Create a CSVDataset.

Parameters

input: DataSource
A DataSource providing a chunked, UTF8-encoded byte stream.

`Optional` csvConfig: CSVConfig

(Optional) A CSVConfig object that contains configurations of reading and decoding from CSV file(s).

hasHeader: (Optional) A boolean value that indicates whether the first
row of provided CSV file is a header line with column names, and should
not be included in the data. Defaults to `true`.

columnNames: (Optional) A list of strings that corresponds to
the CSV column names, in order. If provided, it ignores the column
names inferred from the header row. If not provided, infers the column
names from the first row of the records. If hasHeader is false and
columnNames is not provided, this method throws an error.

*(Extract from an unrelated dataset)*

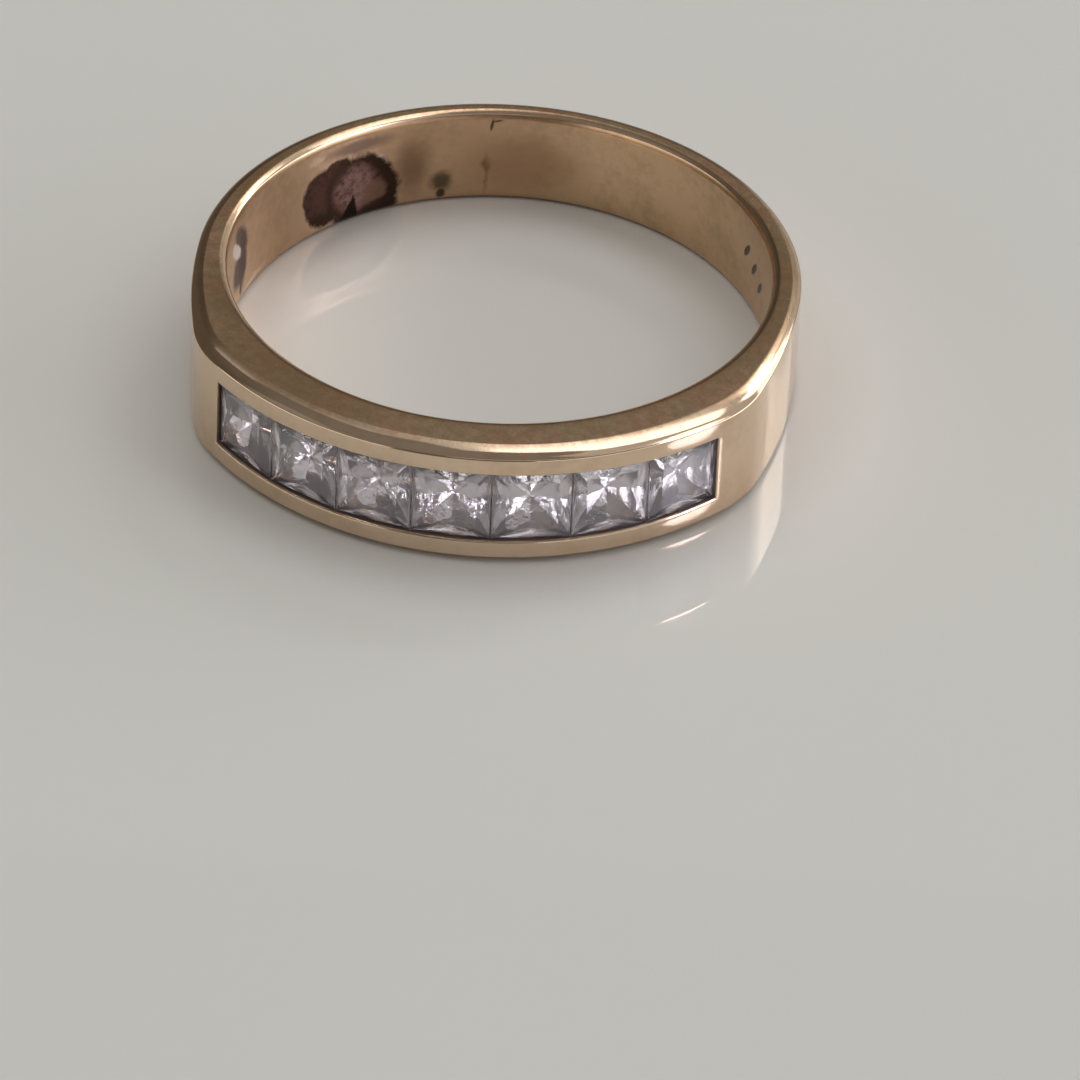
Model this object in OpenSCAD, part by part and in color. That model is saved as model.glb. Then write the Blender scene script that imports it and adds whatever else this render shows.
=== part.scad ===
// A gold ring with seven square stones set edge to edge in a channel.
// The ring lies on one side, as it does on a table: the finger hole points up
// and the stones look along -Y. The band is wider and thicker at the stones than
// at the back, so its two sides lean towards each other, and the finger hole
// leans back by half of that taper. The origin is where the axis of the finger
// hole meets the side that the ring rests on.
// Lengths are millimetres. An angle round the ring is counted from its front.

/* [Finger hole] */
// Diameter of the finger hole
hole_d = 17.2; // [16.4:0.1:18.4]
// Bevel at both rims of the finger hole
rim_bevel = 0.15; // [0.1:0.01:0.2]

/* [Band] */
// Thickness of the band at the stones
front_t = 1.86; // [1.84:0.01:2]
// Thickness of the band at its two sides
side_t = 0.96; // [0.9:0.01:1.05]
// Thickness of the band at the back
back_t = 0.64; // [0.6:0.01:0.9]
// Width of the band at the stones
front_w = 4.18; // [4.1:0.01:4.5]
// Width of the band at the back
back_w = 3.38; // [3:0.01:3.7]

/* [Face and shoulders] */
// Radius of the face that holds the stones, seen from above
face_r = 10.7; // [10.5:0.05:10.8]
// Angle from the front at which a shoulder ends in the flat side of the band
shoulder_end = 61; // [59:1:66]
// Radius of the flat side of the band, seen from above
side_arc_r = 19; // [17:1:26]
// Width of the rounded outer edge, as a share of the thickness there
edge_w_share = 0.33; // [0.25:0.01:0.36]
// Height of the rounded outer edge, as a share of the thickness there
edge_h_share = 0.135; // [0.1:0.005:0.15]

/* [Stones] */
// Width of one stone along the row
stone_w = 2.46; // [2.4:0.01:2.5]
// Height of one stone, across the row
stone_h = 2.62; // [2.61:0.01:2.66]
// Gap between two neighbouring stones
stone_gap = 0.03; // [0.02:0.01:0.05]
// How far the girdle of a stone lies below the face of the band
stone_recess = 0.31; // [0.3:0.01:0.34]
// Height of the crown, from the girdle up to the table
crown_h = 0.16; // [0.12:0.01:0.18]
// Depth of the pavilion, from the girdle down to its point
pavilion_h = 1.38; // [1.3:0.01:1.4]
// Half of the width of the table, as a share of half the stone
table_share = 0.66; // [0.55:0.01:0.75]

/* [Channel] */
// Height of the channel's mouth at its middle, between the two rails
mouth_h = 2.56; // [2.5:0.01:2.58]
// Height of the channel's mouth at its two ends
mouth_end_h = 2.34; // [2.3:0.01:2.5]
// Length of the lip over the outer edge of each end stone
end_lip = 0.1; // [0.05:0.01:0.15]
// Thickness of the rails' lips over the girdles
lip_t = 0.14; // [0.1:0.01:0.15]
// Thickness of the floor under the stones
floor_t = 0.62; // [0.6:0.01:0.66]
// Radius of the round hole behind each stone
window_r = 0.85; // [0.82:0.01:0.95]

/* [Hidden] */
STONES = 7;
STONE_NAMES = [for (i = [1:STONES]) str("stone_", i)];

GOLD = [0.72, 0.56, 0.36];
STONE_COLOUR = [0.86, 0.86, 0.92];

// Facets of a true circle and of a small hole, and the step between two columns
// of the outer surface
CIRCLE_FN = 128;
WINDOW_FN = 48;
STEP_DEG = 3;
// How far a cutting shape reaches past what it cuts
PAST = 0.1;
CLEAR = 1;

hole_r = hole_d / 2;
front_r = hole_r + front_t;
side_r = hole_r + side_t;
back_y = hole_r + back_t;

// Taper: half of the angle between the two sides, and the width at the hole's axis
lean = atan((front_w - back_w) / 2 / (front_r + back_y));
mid_w = front_w - 2 * front_r * tan(lean);

// The stones and their channel follow the face, so they are placed by their
// distance from its centre, which lies a little behind the axis of the hole
face_back = face_r - front_r;
face_c = [0, face_back];
girdle_r = face_r - stone_recess;
girdle_t = 0.05;
seat_gap = 0.025;
lip_r = face_r - lip_t;
floor_r = face_back + hole_r + floor_t;
ledge_drop = 0.18;
ledge_r = girdle_r - girdle_t - ledge_drop;
ledge_overlap = 0.1;
groove_half = stone_h / 2 + seat_gap;
pitch = 2 * atan((stone_w + stone_gap) / 2 / girdle_r);
channel_half = (STONES - 1) / 2 * pitch
             + atan((stone_w / 2 + seat_gap) / (girdle_r - girdle_t));
mouth_half = channel_half - atan((end_lip + seat_gap) / face_r);
mouth_end_y = face_back - face_r * cos(mouth_half);
mouth_slope = (mouth_h - mouth_end_h) / 2 / (mouth_end_y + front_r);

// Arcs of the outline, seen from above: face, shoulder, flat side and back.
// The shoulder's arc leaves the face without a corner and ends on the flat side.
face_margin = 1.5;
face_end = face_c + face_r * aim(channel_half + face_margin);
front_half = atan2(face_end[0], -face_end[1]);
back_shift = side_t - back_t;
back_c = [0, -back_shift];
side_c = [side_r - side_arc_r, -back_shift];
side_end = 90;
face_out = aim(channel_half + face_margin);
to_corner = arc_hit(side_c, side_arc_r, shoulder_end) * aim(shoulder_end) - face_end;
shoulder_r = -(to_corner * to_corner) / 2 / (to_corner * face_out);
shoulder_c = face_end - shoulder_r * face_out;

// Rows of the outer edge, from the crisp line on the face up to the flat side:
// [share of the edge's width inwards, share of the edge's height below the side]
EDGE = [[0, 1], [0.36, 0.32], [1, 0]];
INWARDS = 0;
BELOW = 1;

// Rows of a stone's pavilion, from the girdle down:
// [share of the depth, share of the half width at a corner, the same at mid side]
PAVILION = [[0, 1, 1], [0.24, 0.75, 0.83], [0.55, 0.42, 0.5]];
DEPTH = 0;
AT_CORNER = 1;
AT_SIDE = 2;

// Direction at an angle round the ring, from the front (-Y) towards +X
function aim(t) = [sin(t), -cos(t)];

// Distance from the axis at which the ray at angle t meets the circle round c
function arc_hit(c, r, t) =
    let (along = c * aim(t)) along + sqrt(along * along - c * c + r * r);

// Radius of the outer surface at angle t, one of four arcs on either side
function outer_r(t) =
    let (u = abs(t))
    u <= front_half ? arc_hit(face_c, face_r, u)
    : u <= shoulder_end ? arc_hit(shoulder_c, shoulder_r, u)
    : u <= side_end ? arc_hit(side_c, side_arc_r, u)
    : arc_hit(back_c, side_r, u);

// Half of the band's width at a distance y behind the axis
function half_w(y) = mid_w / 2 - y * tan(lean);

// Half of the height of the channel's mouth at a distance y behind the axis
function half_mouth(y) = mouth_h / 2 - (y + front_r) * mouth_slope;

// Point of the outer surface at angle t, in one row of the edge.
// A share below 0 in the BELOW column lies past the flat side.
function skin_point(t, row, side) =
    let (
        r = outer_r(t),
        t_here = r - hole_r,
        r_row = r - row[INWARDS] * edge_w_share * t_here,
        y = r_row * aim(t)[1],
        z = half_w(y) - row[BELOW] * edge_h_share * t_here
    )
    [r_row * aim(t)[0], y, side * z];

// The edge's last facet, carried on past the flat side that will cut it
function past_edge() =
    let (a = EDGE[1], b = EDGE[2], further = 0.6) b + (b - a) * further;

// A closed skin through rings of points, each ring counted the same way round
function ring_faces(rings, n) = concat(
    [[for (i = [0:n - 1]) i]],
    [for (k = [0:rings - 2], i = [0:n - 1])
        let (j = (i + 1) % n) [k * n + i, (k + 1) * n + i, (k + 1) * n + j]],
    [for (k = [0:rings - 2], i = [0:n - 1])
        let (j = (i + 1) % n) [k * n + i, (k + 1) * n + j, k * n + j]],
    [[for (i = [n - 1:-1:0]) (rings - 1) * n + i]]
);

// Places children on the side that the ring rests on
module laid() {
    rotate([-lean, 0, 0]) translate([0, 0, mid_w / 2]) children();
}

// Turns children to look straight out of the face, in the middle of one stone
module facing_out(i) {
    translate(face_c) rotate([0, 0, stone_angle(i)]) rotate([90, 0, 0]) children();
}

// Outer form of the band, a little too wide, with its rounded outer edges
module skin() {
    angles = [for (t = [0:STEP_DEG:360 - STEP_DEG]) t > 180 ? t - 360 : t];
    lower = [past_edge(), EDGE[1], EDGE[0]];
    upper = [EDGE[0], EDGE[1], past_edge()];
    points = concat(
        [for (row = lower, t = angles) skin_point(t, row, -1)],
        [for (row = upper, t = angles) skin_point(t, row, 1)]
    );
    polyhedron(points, ring_faces(len(lower) + len(upper), len(angles)), convexity = 6);
}

// The space between two leaning planes, a long way round the band: near and far
// are the half heights at its front and its back
module wedge(near, far) {
    reach = front_r + CLEAR;
    rotate([90, 0, 90]) translate([0, 0, -reach]) linear_extrude(2 * reach)
        polygon([[-reach, -near], [reach, -far], [reach, far], [-reach, near]]);
}

module between_sides() {
    reach = front_r + CLEAR;
    wedge(half_w(-reach), half_w(reach));
}

// Cone that bevels one rim of the finger hole, square to that side
module rim_cone() {
    deep = rim_bevel + 2 * PAST;
    translate([0, 0, mid_w / 2]) rotate([-lean, 0, 0]) translate([0, 0, -deep])
        cylinder(h = deep + PAST, r1 = hole_r + rim_bevel - deep,
                 r2 = hole_r + rim_bevel + PAST, $fn = CIRCLE_FN);
}

module finger_hole() {
    cylinder(h = 2 * front_w, r = hole_r, center = true, $fn = CIRCLE_FN);
    rim_cone();
    mirror([0, 0, 1]) rim_cone();
}

// A stretch of a ring round the centre of the face, half_angle to either side,
// whose outline has the points given as [distance from the centre, half height]
module face_stretch(half_angle, half_outline) {
    below = [for (i = [len(half_outline) - 1:-1:0])
        [half_outline[i][0], -half_outline[i][1]]];
    translate(face_c) rotate([0, 0, -90 - half_angle])
        rotate_extrude(angle = 2 * half_angle, $fn = CIRCLE_FN)
            polygon(concat(half_outline, below));
}

// Seats of the stones: groove for the girdles, ledge, and space down to the floor
module seats() {
    ledge_half = groove_half - ledge_overlap;
    face_stretch(channel_half, [
        [floor_r, ledge_half], [ledge_r, ledge_half],
        [ledge_r, groove_half], [lip_r, groove_half]
    ]);
}

// Mouth of the channel, which narrows a little towards its two ends
module mouth() {
    reach = front_r + CLEAR;
    intersection() {
        face_stretch(mouth_half, [[lip_r - PAST, mouth_h], [face_r + CLEAR, mouth_h]]);
        wedge(half_mouth(-reach), half_mouth(reach));
    }
}

// Round holes that let light in behind the stones
module windows() {
    for (i = [1:STONES])
        facing_out(i) translate([0, 0, floor_r - floor_t - CLEAR])
            cylinder(h = floor_t + CLEAR + PAST, r = window_r, $fn = WINDOW_FN);
}

// Angle of a stone's middle round the centre of the face
function stone_angle(i) = (i - (STONES + 1) / 2) * pitch;

module band() {
    color(GOLD)
    difference() {
        intersection() {
            skin();
            between_sides();
        }
        finger_hole();
        seats();
        mouth();
        windows();
    }
}

// Four corners of a stone at one height
function stone_corners(share, z) =
    [for (k = [0:3])
        let (a = 90 * k + 45)
        [sign(cos(a)) * share * stone_w / 2, sign(sin(a)) * share * stone_h / 2, z]];

// Eight points of a stone at one height: four corners and four mid sides
function stone_row(corner_share, side_share, z) =
    let (corners = stone_corners(corner_share, z), sides = stone_corners(side_share, z))
    [for (k = [0:3]) each [corners[k], (sides[k] + sides[(k + 1) % 4]) / 2]];

// One square-cut stone, its table looking along +Z and its girdle top at z = 0.
// Each flat between two rows is split along the line from corner to mid side,
// which draws the chevrons of the cut.
module cut_stone() {
    n = 8;
    table = stone_corners(table_share, crown_h);
    rows = concat(
        stone_row(1, 1, 0),
        [for (row = PAVILION, p = stone_row(row[AT_CORNER], row[AT_SIDE],
                                            -girdle_t - row[DEPTH] * pavilion_h)) p]
    );
    tip = [0, 0, -girdle_t - pavilion_h];
    first = len(table);
    tip_at = first + len(rows);
    levels = len(rows) / n;
    crown = [for (k = [0:3])
        let (c = first + 2 * k, m = c + 1, d = first + (2 * k + 2) % n, next = (k + 1) % 4)
        each [[k, next, m], [k, m, c], [next, d, m]]];
    sides = [for (q = [0:levels - 2], k = [0:n - 1])
        let (
            a = first + q * n + k,
            b = first + q * n + (k + 1) % n,
            c = b + n,
            d = a + n
        )
        each (k % 2 == 0 ? [[a, b, c], [a, c, d]] : [[a, b, d], [b, c, d]])];
    point = [for (k = [0:n - 1])
        [tip_at - n + k, tip_at - n + (k + 1) % n, tip_at]];
    polyhedron(
        concat(table, rows, [tip]),
        concat([[3, 2, 1, 0]], crown, sides, point),
        convexity = 2
    );
}

module stone(i) {
    color(STONE_COLOUR)
    facing_out(i) translate([0, 0, girdle_r]) cut_stone();
}

laid() band();
for (i = [1:STONES])
    laid() stone(i);
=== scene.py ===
"""Looks of a gold ring with seven square-cut stones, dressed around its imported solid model."""

import logging
import math
from dataclasses import dataclass
from enum import Enum
from functools import cached_property
from typing import Any, Sequence, Union

import bmesh
import bpy
import numpy as np
from mathutils import Matrix, Vector


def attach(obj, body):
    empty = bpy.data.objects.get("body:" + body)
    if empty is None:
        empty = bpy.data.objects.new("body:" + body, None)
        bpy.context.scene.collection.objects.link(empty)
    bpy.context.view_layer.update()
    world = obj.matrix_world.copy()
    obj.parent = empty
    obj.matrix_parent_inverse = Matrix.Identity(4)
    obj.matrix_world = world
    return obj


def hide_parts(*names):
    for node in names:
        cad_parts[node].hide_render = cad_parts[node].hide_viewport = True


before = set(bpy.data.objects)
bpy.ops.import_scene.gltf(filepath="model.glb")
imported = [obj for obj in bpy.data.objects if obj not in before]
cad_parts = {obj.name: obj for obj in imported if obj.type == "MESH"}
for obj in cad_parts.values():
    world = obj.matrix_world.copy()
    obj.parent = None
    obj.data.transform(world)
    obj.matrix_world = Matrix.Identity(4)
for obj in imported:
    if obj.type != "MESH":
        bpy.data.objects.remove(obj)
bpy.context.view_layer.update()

LOG = logging.getLogger("gold_ring")
MM = 0.001
MIX_SHARE, MIX_FIRST, MIX_SECOND, MIX_RESULT = 0, 6, 7, 2
Colour = tuple[float, float, float]
Pair = tuple[float, float]


class Slot(Enum):
    """Material slots of the record, for the gold and the clear stone."""

    GOLD = "gold"
    STONE = "clear_stone"


# Shader building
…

columnConfigs: (Optional) A dictionary whose key is column names, value
is an object stating if this column is required, column's data type,
default value, and if this column is label. If provided, keys must
correspond to names provided in columnNames or inferred from the file
header lines. If isLabel is true any column, returns an array of two
items: the first item is a dict of features key/value pairs, the second
item is a dict of labels key/value pairs. If no feature is marked as
label, returns a dict of features only.

configuredColumnsOnly (Optional) If true, only columns provided in
columnConfigs will be parsed and provided during iteration.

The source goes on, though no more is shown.